[Rows from an object dataset]
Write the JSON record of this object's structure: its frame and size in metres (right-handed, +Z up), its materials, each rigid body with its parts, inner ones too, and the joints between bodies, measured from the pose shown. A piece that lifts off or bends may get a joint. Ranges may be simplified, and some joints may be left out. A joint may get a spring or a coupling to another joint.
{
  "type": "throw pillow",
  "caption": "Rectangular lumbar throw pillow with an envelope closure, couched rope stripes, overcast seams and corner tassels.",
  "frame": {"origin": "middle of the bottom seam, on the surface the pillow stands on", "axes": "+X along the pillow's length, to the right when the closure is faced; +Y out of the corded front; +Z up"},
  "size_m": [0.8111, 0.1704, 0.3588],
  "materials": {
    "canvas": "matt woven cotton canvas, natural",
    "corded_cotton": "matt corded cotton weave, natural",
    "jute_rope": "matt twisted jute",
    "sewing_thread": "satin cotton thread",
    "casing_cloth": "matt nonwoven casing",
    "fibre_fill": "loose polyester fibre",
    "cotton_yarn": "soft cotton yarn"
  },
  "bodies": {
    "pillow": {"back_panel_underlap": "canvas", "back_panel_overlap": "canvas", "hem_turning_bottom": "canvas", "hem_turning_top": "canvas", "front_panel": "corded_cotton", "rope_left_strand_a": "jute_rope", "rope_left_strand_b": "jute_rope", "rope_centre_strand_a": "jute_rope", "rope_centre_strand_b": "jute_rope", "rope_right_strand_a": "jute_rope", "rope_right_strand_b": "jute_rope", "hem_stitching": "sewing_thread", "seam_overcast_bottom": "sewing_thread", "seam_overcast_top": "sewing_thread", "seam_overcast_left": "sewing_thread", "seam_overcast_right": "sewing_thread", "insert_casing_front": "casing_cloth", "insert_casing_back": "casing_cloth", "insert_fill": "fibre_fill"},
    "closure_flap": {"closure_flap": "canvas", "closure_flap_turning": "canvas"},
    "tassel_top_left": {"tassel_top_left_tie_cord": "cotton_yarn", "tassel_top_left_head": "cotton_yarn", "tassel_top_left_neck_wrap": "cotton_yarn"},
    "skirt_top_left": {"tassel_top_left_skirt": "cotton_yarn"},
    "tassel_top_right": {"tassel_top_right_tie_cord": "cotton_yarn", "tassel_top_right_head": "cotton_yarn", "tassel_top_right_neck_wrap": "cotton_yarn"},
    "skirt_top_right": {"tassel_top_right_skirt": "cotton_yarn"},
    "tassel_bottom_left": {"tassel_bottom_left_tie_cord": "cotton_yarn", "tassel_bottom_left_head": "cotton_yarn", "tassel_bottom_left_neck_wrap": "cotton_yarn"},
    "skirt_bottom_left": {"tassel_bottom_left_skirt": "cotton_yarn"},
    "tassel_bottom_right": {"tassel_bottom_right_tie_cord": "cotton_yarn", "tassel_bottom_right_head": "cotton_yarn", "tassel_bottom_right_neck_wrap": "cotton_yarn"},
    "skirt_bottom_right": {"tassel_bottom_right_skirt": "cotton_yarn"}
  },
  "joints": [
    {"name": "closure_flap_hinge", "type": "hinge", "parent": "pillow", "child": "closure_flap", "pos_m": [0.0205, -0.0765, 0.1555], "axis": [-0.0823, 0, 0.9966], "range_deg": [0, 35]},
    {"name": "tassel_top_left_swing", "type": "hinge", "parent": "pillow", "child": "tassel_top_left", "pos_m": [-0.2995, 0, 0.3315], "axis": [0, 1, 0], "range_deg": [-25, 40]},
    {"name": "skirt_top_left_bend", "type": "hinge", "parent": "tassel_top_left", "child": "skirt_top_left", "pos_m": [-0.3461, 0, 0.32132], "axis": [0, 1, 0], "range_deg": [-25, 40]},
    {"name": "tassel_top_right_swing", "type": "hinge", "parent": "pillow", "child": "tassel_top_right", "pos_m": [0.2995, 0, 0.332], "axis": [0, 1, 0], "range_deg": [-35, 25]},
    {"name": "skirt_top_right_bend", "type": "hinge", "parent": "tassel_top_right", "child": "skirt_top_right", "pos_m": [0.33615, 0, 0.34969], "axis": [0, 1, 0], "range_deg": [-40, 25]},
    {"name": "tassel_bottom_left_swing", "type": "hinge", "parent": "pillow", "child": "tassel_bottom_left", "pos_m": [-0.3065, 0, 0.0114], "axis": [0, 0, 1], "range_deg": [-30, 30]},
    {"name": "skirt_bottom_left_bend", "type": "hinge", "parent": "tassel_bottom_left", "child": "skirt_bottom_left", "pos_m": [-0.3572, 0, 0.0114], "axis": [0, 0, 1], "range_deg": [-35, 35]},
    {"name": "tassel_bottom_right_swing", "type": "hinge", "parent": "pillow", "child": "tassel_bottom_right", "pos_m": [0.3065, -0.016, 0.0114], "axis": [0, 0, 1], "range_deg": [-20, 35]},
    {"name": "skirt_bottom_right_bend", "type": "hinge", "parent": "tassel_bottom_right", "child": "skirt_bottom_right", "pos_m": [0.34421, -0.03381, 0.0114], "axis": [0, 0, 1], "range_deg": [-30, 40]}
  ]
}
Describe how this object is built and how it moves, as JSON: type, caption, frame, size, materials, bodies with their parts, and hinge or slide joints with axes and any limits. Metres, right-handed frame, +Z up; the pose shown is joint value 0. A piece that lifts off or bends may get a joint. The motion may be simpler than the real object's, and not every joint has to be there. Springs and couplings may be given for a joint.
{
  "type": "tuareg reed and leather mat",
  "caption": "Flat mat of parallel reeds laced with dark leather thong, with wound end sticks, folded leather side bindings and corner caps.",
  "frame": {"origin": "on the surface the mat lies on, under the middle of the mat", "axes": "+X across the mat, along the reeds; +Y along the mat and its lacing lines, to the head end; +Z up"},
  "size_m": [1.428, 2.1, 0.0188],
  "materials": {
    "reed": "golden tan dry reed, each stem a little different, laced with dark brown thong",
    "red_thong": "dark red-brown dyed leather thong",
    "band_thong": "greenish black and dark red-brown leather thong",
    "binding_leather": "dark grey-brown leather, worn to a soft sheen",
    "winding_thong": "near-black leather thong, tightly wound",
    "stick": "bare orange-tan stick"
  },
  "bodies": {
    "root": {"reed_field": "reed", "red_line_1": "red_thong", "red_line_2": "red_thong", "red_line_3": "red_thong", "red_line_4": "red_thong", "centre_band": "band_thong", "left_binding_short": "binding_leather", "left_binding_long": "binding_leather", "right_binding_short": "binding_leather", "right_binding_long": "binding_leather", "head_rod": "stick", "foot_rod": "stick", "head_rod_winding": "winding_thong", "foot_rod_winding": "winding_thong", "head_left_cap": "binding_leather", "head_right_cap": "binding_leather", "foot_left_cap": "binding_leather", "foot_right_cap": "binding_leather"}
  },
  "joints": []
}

• STATED GOAL
Please repeat the material above, word for word and in full.

• EXPECTED OUTPUT
Write the JSON record of this object's structure: its frame and size in metres (right-handed, +Z up), its materials, each rigid body with its parts, inner ones too, and the joints between bodies, measured from the pose shown. A piece that lifts off or bends may get a joint. Ranges may be simplified, and some joints may be left out. A joint may get a spring or a coupling to another joint.
{
  "type": "throw pillow",
  "caption": "Rectangular lumbar throw pillow with an envelope closure, couched rope stripes, overcast seams and corner tassels.",
  "frame": {"origin": "middle of the bottom seam, on the surface the pillow stands on", "axes": "+X along the pillow's length, to the right when the closure is faced; +Y out of the corded front; +Z up"},
  "size_m": [0.8111, 0.1704, 0.3588],
  "materials": {
    "canvas": "matt woven cotton canvas, natural",
    "corded_cotton": "matt corded cotton weave, natural",
    "jute_rope": "matt twisted jute",
    "sewing_thread": "satin cotton thread",
    "casing_cloth": "matt nonwoven casing",
    "fibre_fill": "loose polyester fibre",
    "cotton_yarn": "soft cotton yarn"
  },
  "bodies": {
    "pillow": {"back_panel_underlap": "canvas", "back_panel_overlap": "canvas", "hem_turning_bottom": "canvas", "hem_turning_top": "canvas", "front_panel": "corded_cotton", "rope_left_strand_a": "jute_rope", "rope_left_strand_b": "jute_rope", "rope_centre_strand_a": "jute_rope", "rope_centre_strand_b": "jute_rope", "rope_right_strand_a": "jute_rope", "rope_right_strand_b": "jute_rope", "hem_stitching": "sewing_thread", "seam_overcast_bottom": "sewing_thread", "seam_overcast_top": "sewing_thread", "seam_overcast_left": "sewing_thread", "seam_overcast_right": "sewing_thread", "insert_casing_front": "casing_cloth", "insert_casing_back": "casing_cloth", "insert_fill": "fibre_fill"},
    "closure_flap": {"closure_flap": "canvas", "closure_flap_turning": "canvas"},
    "tassel_top_left": {"tassel_top_left_tie_cord": "cotton_yarn", "tassel_top_left_head": "cotton_yarn", "tassel_top_left_neck_wrap": "cotton_yarn"},
    "skirt_top_left": {"tassel_top_left_skirt": "cotton_yarn"},
    "tassel_top_right": {"tassel_top_right_tie_cord": "cotton_yarn", "tassel_top_right_head": "cotton_yarn", "tassel_top_right_neck_wrap": "cotton_yarn"},
    "skirt_top_right": {"tassel_top_right_skirt": "cotton_yarn"},
    "tassel_bottom_left": {"tassel_bottom_left_tie_cord": "cotton_yarn", "tassel_bottom_left_head": "cotton_yarn", "tassel_bottom_left_neck_wrap": "cotton_yarn"},
    "skirt_bottom_left": {"tassel_bottom_left_skirt": "cotton_yarn"},
    "tassel_bottom_right": {"tassel_bottom_right_tie_cord": "cotton_yarn", "tassel_bottom_right_head": "cotton_yarn", "tassel_bottom_right_neck_wrap": "cotton_yarn"},
    "skirt_bottom_right": {"tassel_bottom_right_skirt": "cotton_yarn"}
  },
  "joints": [
    {"name": "closure_flap_hinge", "type": "hinge", "parent": "pillow", "child": "closure_flap", "pos_m": [0.0205, -0.0765, 0.1555], "axis": [-0.0823, 0, 0.9966], "range_deg": [0, 35]},
    {"name": "tassel_top_left_swing", "type": "hinge", "parent": "pillow", "child": "tassel_top_left", "pos_m": [-0.2995, 0, 0.3315], "axis": [0, 1, 0], "range_deg": [-25, 40]},
    {"name": "skirt_top_left_bend", "type": "hinge", "parent": "tassel_top_left", "child": "skirt_top_left", "pos_m": [-0.3461, 0, 0.32132], "axis": [0, 1, 0], "range_deg": [-25, 40]},
    {"name": "tassel_top_right_swing", "type": "hinge", "parent": "pillow", "child": "tassel_top_right", "pos_m": [0.2995, 0, 0.332], "axis": [0, 1, 0], "range_deg": [-35, 25]},
    {"name": "skirt_top_right_bend", "type": "hinge", "parent": "tassel_top_right", "child": "skirt_top_right", "pos_m": [0.33615, 0, 0.34969], "axis": [0, 1, 0], "range_deg": [-40, 25]},
    {"name": "tassel_bottom_left_swing", "type": "hinge", "parent": "pillow", "child": "tassel_bottom_left", "pos_m": [-0.3065, 0, 0.0114], "axis": [0, 0, 1], "range_deg": [-30, 30]},
    {"name": "skirt_bottom_left_bend", "type": "hinge", "parent": "tassel_bottom_left", "child": "skirt_bottom_left", "pos_m": [-0.3572, 0, 0.0114], "axis": [0, 0, 1], "range_deg": [-35, 35]},
    {"name": "tassel_bottom_right_swing", "type": "hinge", "parent": "pillow", "child": "tassel_bottom_right", "pos_m": [0.3065, -0.016, 0.0114], "axis": [0, 0, 1], "range_deg": [-20, 35]},
    {"name": "skirt_bottom_right_bend", "type": "hinge", "parent": "tassel_bottom_right", "child": "skirt_bottom_right", "pos_m": [0.34421, -0.03381, 0.0114], "axis": [0, 0, 1], "range_deg": [-30, 40]}
  ]
}
Describe how this object is built and how it moves, as JSON: type, caption, frame, size, materials, bodies with their parts, and hinge or slide joints with axes and any limits. Metres, right-handed frame, +Z up; the pose shown is joint value 0. A piece that lifts off or bends may get a joint. The motion may be simpler than the real object's, and not every joint has to be there. Springs and couplings may be given for a joint.
{
  "type": "tuareg reed and leather mat",
  "caption": "Flat mat of parallel reeds laced with dark leather thong, with wound end sticks, folded leather side bindings and corner caps.",
  "frame": {"origin": "on the surface the mat lies on, under the middle of the mat", "axes": "+X across the mat, along the reeds; +Y along the mat and its lacing lines, to the head end; +Z up"},
  "size_m": [1.428, 2.1, 0.0188],
  "materials": {
    "reed": "golden tan dry reed, each stem a little different, laced with dark brown thong",
    "red_thong": "dark red-brown dyed leather thong",
    "band_thong": "greenish black and dark red-brown leather thong",
    "binding_leather": "dark grey-brown leather, worn to a soft sheen",
    "winding_thong": "near-black leather thong, tightly wound",
    "stick": "bare orange-tan stick"
  },
  "bodies": {
    "root": {"reed_field": "reed", "red_line_1": "red_thong", "red_line_2": "red_thong", "red_line_3": "red_thong", "red_line_4": "red_thong", "centre_band": "band_thong", "left_binding_short": "binding_leather", "left_binding_long": "binding_leather", "right_binding_short": "binding_leather", "right_binding_long": "binding_leather", "head_rod": "stick", "foot_rod": "stick", "head_rod_winding": "winding_thong", "foot_rod_winding": "winding_thong", "head_left_cap": "binding_leather", "head_right_cap": "binding_leather", "foot_left_cap": "binding_leather", "foot_right_cap": "binding_leather"}
  },
  "joints": []
}